The book's controversial launch is perhaps an unpromising beginning and she also thinks there was a mistaken expectation of her memoirs.

"Maybe people thought I would write a political book, but it was never going to be that because I'm not a politician," she says. "But I've always loved reading and particularly fiction. So I wanted it to read like a novel, even it is factual rather than fiction. I hope that's the tone I hit."

She wanted to tell "a story for women about a woman's journey. It's my chance to speak for myself rather than be silent and have others speak for me."

She says: "It's about an ordinary girl who's ended up meeting the Queen, going to Buckingham Palace, meeting two Popes, and even having Stevie Wonder sing My Cherie Amour to her. How lucky is that!"

It's undoubtedly an often sentimental "rags-to-riches" tale, as she recalls an impoverished childhood growing up in Crosby, Liverpool, in a single-parent family.

She was raised, with her sister, Lyndsey, by her mother Gale, after their father, actor Tony Booth, abandoned them.

By dint of determination, hard work and talent she triumphed academically and became a lawyer, falling for Tony Blair in 1975 when they were both training as young barristers.

They've been married for 27 years and she says: "Over the years I have thought about what made me choose Tony. It was partly chemistry - I fancied him rotten, and still do - but partly because I thought even then that he had something.

"Behind the charm there was a steely quality to him. Frankly he fascinated me as I had never met anybody quite like him before, not somebody who could give me a run for my money."

He loves her, she says, for her "unpredictable character", adding: I am impulsive and he is not. I am the abrasiveness against which he can spark."

After Labour's victory in 1997 swept the Blairs into Downing Street she saw her major role as preserving their family life, supporting her husband and letting home be an escape valve for the intense pressure.

It was where sometimes he could lose his temper and "release his frustration and anxiety".

She says: "It's a lonely and hard job being Prime Minister and the great thing is to have your family, who are there for you. That whole emotional support is, I think, really important and Tony has acknowledged that himself."

Cherie, who combined her public responsibilities as Prime Minister's wife with her career as a leading human rights lawyer and QC, says: "On the whole, I think you're a much more rounded person if you have a family to keep your feet on the ground, especially young children as we had. Prime ministers are just ordinary people in extraordinary situations."
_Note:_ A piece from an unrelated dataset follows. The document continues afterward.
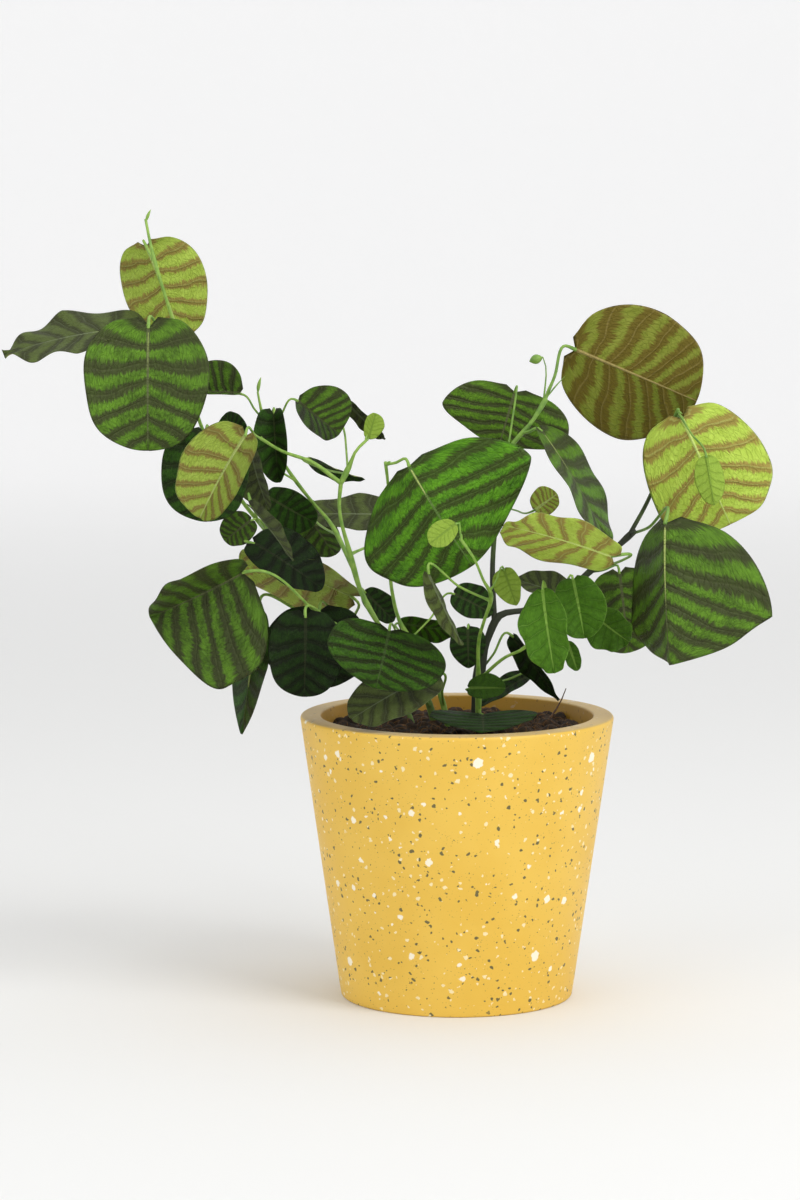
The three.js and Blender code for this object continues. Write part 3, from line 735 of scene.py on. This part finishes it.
STEM = stem_finish("stem_green", rgb("#8db04a"), rgb("#6d9638"), rgb("#3c4a28"))
OLD_STEM = stem_finish("stem_woody", rgb("#7da23f"), rgb("#5d8434"), rgb("#2c3122"))
TWIG = stem_finish("stem_dry", rgb("#6b4a26"), rgb("#52371c"), rgb("#3b2713"))
print("stem finishes ready")

# %% [markdown]
# Stems fork, and each fork starts on the path of the stem it left. So a route holds its own
# branches, and one function walks from the root outwards. A route is in millimetres, root
# first, and stalks and branches leave it at a share of its length.

# %% The stems
# bark is how woody the route is at its start and at its end
STEM_TAPER = 0.5
STEMS = {
    "cane_left": {
        "radius": 1.5,
        "bark": (0.6, 0.1),
        "points": [
            (-8, 2, 108), (-14, 2, 142), (-30, 0, 168), (-44, -2, 190), (-51, -3, 213),
            (-56, -4, 236), (-55, -5, 248),
        ],
        "stalks": {
            "big_low": 0.42, "long_behind": 0.76, "mid_left": 0.42, "dark_low": 0.36,
            "front_striped": 0.2,
        },
        "branches": [
            {
                "from": 0.99,
                "radius": 1.1,
                "bark": (0.1, 0),
                "points": [
                    (-69, -10, 257), (-81, -18, 262), (-92, -36, 270),
                ],
                "stalks": {
                    "striped_fold": 0.97,
                },
            },
            {
                "from": 0.99,
                "radius": 1,
                "bark": (0.1, 0),
                "points": [
                    (-51, -6, 255), (-48, -8, 262), (-43, -6, 267),
                ],
                "stalks": {
                    "lime_bud": 0.97, "upper_narrow": 0.2, "upper_dark": 0.3,
                },
            },
            {
                "from": 0.7,
                "radius": 1,
                "bark": (0.3, 0.05),
                "points": [
                    (-62, 12, 228), (-68, 18, 234), (-83, 14, 255), (-90, 12, 270), (-93, 11, 279),
                    (-95, 11, 289),
                ],
                "stalks": {
                    "small_left": 0.86, "hanging_left": 0.84, "upper_ovate": 0.82,
                    "grey_hanging": 0.55, "shade_back": 0.2,
                },
                "buds": [(0.99, (0, 0, 1), 0.008, 0.0009)],
            },
        ],
    },
    "cane_far_left": {
        "radius": 1.3,
        "bark": (0.6, 0),
        "points": [
            (-14, 8, 108), (-26, 18, 140), (-48, 32, 172), (-72, 36, 202), (-95, 26, 225),
            (-106, 14, 241), (-119, 3, 267), (-122, 0, 275), (-127, 2, 295), (-133, 0, 318),
            (-145, -2, 361), (-147, 0, 371),
        ],
        "stalks": {
            "crown_lime": 0.93, "far_left": 0.78, "round_left": 0.76, "behind_fold": 0.6,
            "above_fold": 0.58, "grey_narrow": 0.46, "inner_green": 0.44, "inner_low": 0.42,
            "shade_large": 0.4, "lime_low": 0.26, "folded_low": 0.28, "dark_low_back": 0.24,
        },
        "buds": [(0.995, (0.2, 0, 1), 0.006, 0.0008)],
    },
    "cane_centre": {
        "radius": 1.2,
        "bark": (0.3, 0),
        "points": [
            (-2, -2, 108), (-8, -2, 145), (-22, -4, 171), (-27, -6, 180), (-31, -12, 196),
            (-32, -20, 225), (-33, -28, 250), (-34, -34, 259),
        ],
        "stalks": {
            "centre_large": 0.99, "mid_striped": 0.4, "mid_dark": 0.42, "over_rim": 0.2,
        },
    },
    "cane_right": {
        "radius": 1.9,
        "bark": (1, 0.7),
        "points": [
            (8, 6, 108), (10, 6, 150), (15, 4, 172), (20, 4, 182), (34, 6, 185), (49, 8, 191),
            (63, 12, 202), (74, 18, 211), (86, 20, 222),
        ],
        "stalks": {
            "big_right": 0.98, "behind_right": 0.8, "lime_front": 0.86, "grey_right": 0.64,
            "fresh_behind": 0.66, "black_narrow": 0.3, "dark_curved": 0.26, "mid_heart": 0.34,
        },
        "branches": [
            {
                "from": 0.46,
                "radius": 1.4,
                "bark": (0.9, 0),
                "points": [
                    (17, 8, 205), (20, 14, 235), (26, 18, 262), (36, 20, 274), (43, 22, 285),
                ],
                "stalks": {
                    "brown_right": 0.98, "centre_back": 0.7, "centre_long": 0.82, "lime_edge": 0.5,
                },
                "buds": [(0.97, (0.25, 0, 1), 0.017, 0.0004), (0.99, (0.6, 0, 1), 0.014, 0.0004)],
                "branches": [
                    {
                        "from": 0.97,
                        "radius": 0.5,
                        "bark": (0, 0),
                        "points": [
                            (42.4, 22, 292), (42.6, 22, 300), (41, 22, 305),
                        ],
                        "buds": [(0.98, (-1, 0, -0.25), 0.0085, 0.0024)],
                    },
                ],
            },
            {
                "from": 0.97,
                "radius": 1.1,
                "bark": (0.7, 0.2),
                "points": [
                    (92, 22, 236), (99, 22, 254), (102, 16, 270), (105, 6, 281),
                ],
                "stalks": {
                    "lime_right": 0.9, "lime_small": 0.98,
                },
            },
        ],
    },
    "shoot_front": {
        "radius": 1.1,
        "bark": (0.3, 0),
        "points": [
            (10, -8, 108), (10, -12, 150), (10, -22, 174), (12, -34, 184), (15, -50, 198),
            (11, -64, 207), (6, -76, 219), (0, -82, 228),
        ],
        "stalks": {
            "shoot_lime": 0.99, "mid_grey": 0.66, "lime_tip": 0.72, "low_small": 0.26,
            "in_pot": 0.2,
        },
        "branches": [
            {
                "from": 0.3,
                "radius": 0.9,
                "bark": (0.3, 0),
                "points": [
                    (22, -26, 166), (31, -36, 172), (40, -44, 186), (46, -48, 200),
                ],
                "stalks": {
                    "fresh_hanging": 0.9, "fresh_cupped": 0.98, "fresh_small": 0.55,
                },
            },
        ],
    },
}


def grow(sheets, stem, start=None):
    """Adds a route's limb, its stalks, its buds, and then its branches, each from its own start."""
    points = [start] if start is not None else []
    points = points + [np.array(point) / 1000 for point in stem["points"]]
    knots = sorted({*stem.get("stalks", {}).values(), *(b["from"] for b in stem.get("branches", []))})
    path, share, sheet = limb(points, stem["radius"] / 1000, STEM_TAPER, stem["bark"], knots)
    sheets.append(sheet)

    def at(where):
        return np.array([np.interp(where, share, path[:, axis]) for axis in range(3)])

    for name, where in stem.get("stalks", {}).items():
        old = stem["bark"][0] + (stem["bark"][1] - stem["bark"][0]) * where
        sheets.append(stalk(at(where), name, old))
        toward = GROWN[name]["base"] - at(where) + (0, 0, 0.01)
        sheets.append(scale_leaf(at(where), toward, 0.0032, 0.0006))
    for where, toward, long, radius in stem.get("buds", []):
        sheets.append(scale_leaf(at(where), toward, long, radius))
    for branch in stem.get("branches", []):
        grow(sheets, branch, at(branch["from"]))
    return sheets


for name, stem in STEMS.items():
    woody = name == "cane_right"
    piece = build("stem_" + name, grow([], stem), [OLD_STEM if woody else STEM],
                  "cane_woody" if woody else "cane_green", name)
    print(name, len(piece.data.polygons), "faces")

TWIG_ROUTE = np.array([(45, 16, 131), (48, 18, 135), (51, 20, 140), (53, 21, 145)]) / 1000
_, _, sheet = limb(TWIG_ROUTE, 0.00055, 0.6, (0.2, 0.6))
twig = build("dead_twig", [sheet], [TWIG], "cane_woody", "dry_twig")
print("twig", len(twig.data.polygons), "faces")

# %% [markdown]
# The plant stands in a pale bowl: a flat floor that curves up into a wall all round, so that no
# edge shows behind it from any side. The wall glows a little, as a lit backdrop does. Large
# soft lights leave only faint shadows, and the brighter one stands to the right, which leaves
# the pot's left side a little deeper.

# %% The floor, the light and the camera
FLAT, CURVE, TOP = 3.0, 1.5, 2.0
bowl = np.concatenate([
    np.stack([np.linspace(0, FLAT, 12), np.zeros(12)], 1),
    arc((FLAT, CURVE), CURVE, -90, 0, 20)[1:],
    [(FLAT + CURVE, TOP)],
])
tree, plug = new_finish("pale_paper")
here = add(tree, "ShaderNodeTexCoord", output=3)
away = add(tree, "ShaderNodeVectorMath", {"operation": "LENGTH"}, {0: here}, output=1)
glow = mix(tree, away.step(0.7, 3.4), rgb("#000000"), rgb("#88888a"))
paper = plug(Base_Color=rgb("#e9e9e8"), Roughness=0.85, Emission_Color=glow, Emission_Strength=1.0)
join("pale_floor", [(turned(bowl, 96), {}, 0)], [paper])


def lamp(name, size, power, place, aim):
    """A square soft light of a size in metres, turned to face a point."""
    data = bpy.data.lights.new(name, "AREA")
    data.size = size
    data.energy = power
    light = bpy.data.objects.new(name, data)
    light.location = place
    line = np.array(aim) - np.array(place)
    flat = np.hypot(line[0], line[1])
    light.rotation_euler = (np.arctan2(flat, -line[2]), 0, np.arctan2(-line[0], line[1]))
    bpy.context.scene.collection.objects.link(light)
    return light


lamp("key_right", 1.1, 25, (1.3, -1.2, 1.7), (0, 0, 0.2))
lamp("fill_left", 1.6, 9, (-1.6, -1.5, 1.2), (0, 0, 0.2))
lamp("top", 1.6, 7, (0.1, 0.3, 2.0), (0, 0, 0.1))
world = bpy.data.worlds.new("studio")
world.use_nodes = True
world.node_tree.nodes["Background"].inputs["Color"].default_value = (1, 1, 1, 1)
world.node_tree.nodes["Background"].inputs["Strength"].default_value = 0.64
bpy.context.scene.world = world
bpy.context.scene.view_settings.view_transform = "Standard"

camera_data = bpy.data.cameras.new("camera")
camera_data.lens = 116.1
camera_data.sensor_width = 36
camera_data.clip_end = 20
camera = bpy.data.objects.new("camera", camera_data)
camera.location = (-0.0272, -1.83, 0.402)
camera.rotation_euler = (np.radians(90 - 6.6), 0, 0)
bpy.context.scene.collection.objects.link(camera)
bpy.context.scene.camera = camera
print("camera", [round(v, 3) for v in camera.location], "lens", camera_data.lens)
She remembers fondly one occasion when Tony, stressed and anxious during the Iraq war, was bathing Leo, then aged four. "Leo said: Daddy, you look worried.

You're just like me. I'm worried because I've lost my dinosaur!' It broke the tension and Tony had to laugh because it was just such an innocent perspective."

But did her years in Downing Street change her? The woman whom her husband describes affectionately as a "bolshie Scouser" smiles as she says: "I think - you probably can't believe this - but it's probably made me more diplomatic! I think Tony was surprised that I mastered myself most of the time. I do come from a whole legacy of women who spoke their minds."

Appropriately, she doesn't shirk from recounting times when her husband disappointed or exasperated her with his behaviour and says: "Generally speaking, in marriages it's not usually one person who dominates and gets all their way all the time. It is much more a sort of see-saw.

"When he became Prime Minister it was more difficult to keep that equilibrium.

It was little things like being late for dinner, which when you've cooked it most people would find slightly stressful! But he would have a very good excuse - like saying I had to talk to George Bush'. Well, there's no arguing with that really is there?"

Her loyalty was unswerving for Blair's biggest challenge during his term in office - the Iraq war. I always knew Tony would never lie to me, which was why I was 100 per cent behind him over Iraq."

She recalls her own public humiliation when she had to apologise over the scandal of buying Bristol flats which had involved Peter Foster.

"I regret that incident because of the whole disastrous distraction it was for my husband at a time when he really had more important things to do," she says.

Of another controversy, the storm over her refusal to reveal whether Leo had received the MMR - measles, mumps and rubella - jab, she says: "I regret... not being upfront from the very beginning."

But she adds firmly: "Do I regret us going into Number 10? Not a bit. It was a fantastic privilege and I look back on what Tony achieved with a huge amount of pride. And I'm proud that we, as a family, went in together and stayed together and have come out together, happy and going on to the next challenges in our lives.'' Nowadays, the woman who in her early days as a trainee lawyer often barely had enough money for square meals has achieved her dream of financial security.

Cherie confesses: "Insecurity about money is probably ingrained in me from my childhood, but I certainly don't recognise the description of me as moneygrubbing' - not at all.

"But we're all creatures of our background and even today, although it's a long time since I've been in a poor household, I still find it hard not to eat everything on my plate."

She recently received a reported £1m advance for her book and is now living in their splendid home in Connaught Square, London - one of five properties they own including the latest, a £4m country home near their old official residence, Chequers.

She revels in normal life "out of the goldfish bowl" of Downing Street and wants to concentrate on her legal career - "I don't think the book affects that at all" - and charity work.

She says her husband read the book before publication and their elder children Euan, Nicky and Kathryn - now all in their twenties - "probably used the word search to find the parts where they're mentioned! I don't think they've read it all.

"It was a family journey and they are so much a part of the story, but I wouldn't have put in anything about them without their agreement."

And she says firmly: "I'm very happy with the book. I'm very conscious of privacy and what is appropriate and inappropriate and I've written what I believe is an appropriate and truthful account of my life.

"It was an opportunity to speak for myself, but did I expect that everyone would agree? No!"